Max (Jamie Foxx) est chauffeur de taxi à Los Angeles. Son rêve est en fait de créer une société de location de limousines. Il aime travailler de nuit. Après avoir transporté une femme procureur, Annie (Jada Pinkett Smith), il prend en charge un homme élégant, Vincent (Tom Cruise), qui retient son véhicule pour plusieurs heures. Cinq client importants à voir... En fait, la première de ces rencontres se solde par l'atterrissage du "client" sur le toit de la voiture. Proprement, (si l'on peut dire), abattu par Vincent... Max se voit contraint de rempiler pour la seconde exécution ! 
 
 Tragédie nocturne avec unité de temps (quelques heures de la nuit), de lieu (un Los Angeles méconnaissable, peuplé de quelques rares phares de voitures, de candélabres et de coyotes traversant une avenue), et d'action (l'élimination programmée de quatre témoins très gênants). Simplicité du thème, de l'approche des personnages, réduite à une stylisation nécessaire et suffisante, tension grandissante au fur et à mesure que la mécanique parfaite incarnée par un Tom Cruise lui aussi métamorphosé en machine à tuer, s'enraie.
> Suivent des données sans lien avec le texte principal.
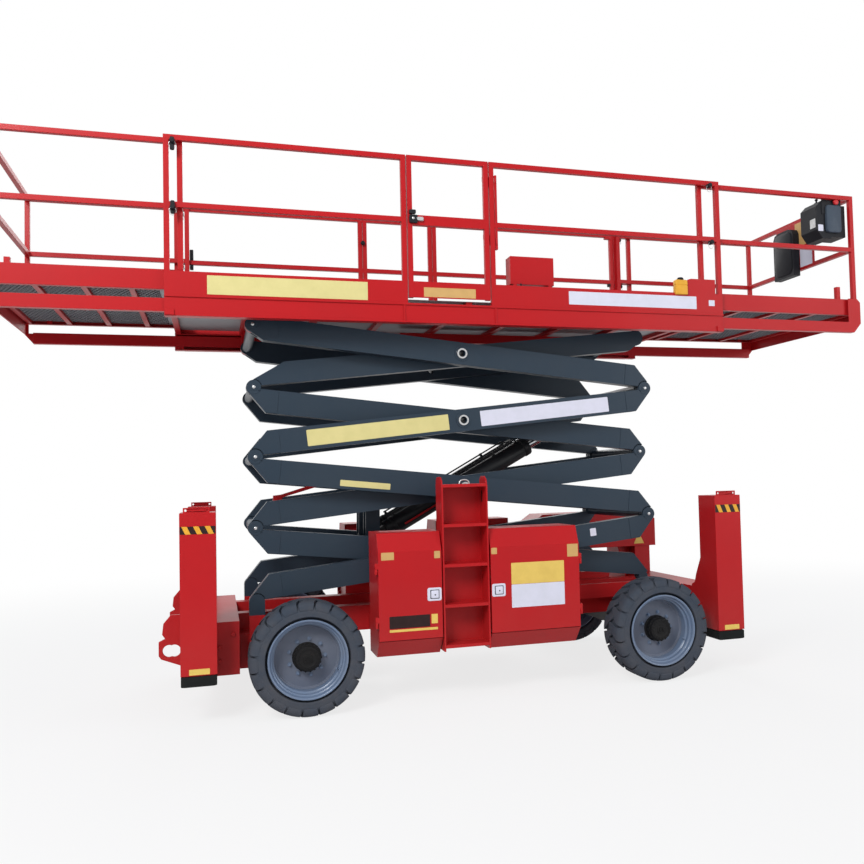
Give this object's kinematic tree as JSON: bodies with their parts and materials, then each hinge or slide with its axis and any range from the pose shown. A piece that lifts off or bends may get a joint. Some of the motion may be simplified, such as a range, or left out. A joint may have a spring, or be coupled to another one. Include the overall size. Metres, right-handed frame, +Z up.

Fluidité évidente du récit, tantôt d'une clarté cristalline, tantôt cafouilleux comme le serait la réalité (la scène de la boîte de nuit), fulgurances soudaines qui saisissent le spectateur à la gorge (la scène du musicien de jazz en est un exemple magistral)... Tout cela est brillant, excellemment filmé, maîtrisé par un réalisateur de talent. 
 
 Pourtant, si l'on admire la forme, le fond laisse un goût amer de distanciation froide. Même si la confrontation de ces deux hommes, a priori opposés, donne naissance à une redistribution des cartes, à une reconnaissance plus ou moins implicite de l'illusoire espérance que la réussite n'attend que notre entrée dans son eden pour éclore, les tempéraments sont réduits à l'état de squelettes psychologiques. Cet ascétisme général (décors inhabités, absence quasi-totale de personnages secondaires), se montre en harmonie parfaite avec le climat froid, scalpélisé, de l'histoire, mais il est possible de préférer des récits habités par des individualités plus "charnelles", plus richement traitées, tant sur le plan descriptif qu'évolutif ("Narc" ou "Training day" par exemple, sans parler du génial "Heat"). Cela dit, dans le genre adopté ici par Michael Mann, l'osmose entre les composantes visuelles, scénaristiques, narratives est totale. Et la clôture, symbole de la désespérance intime qui baigne toute la trame, se montre particulièrement amère.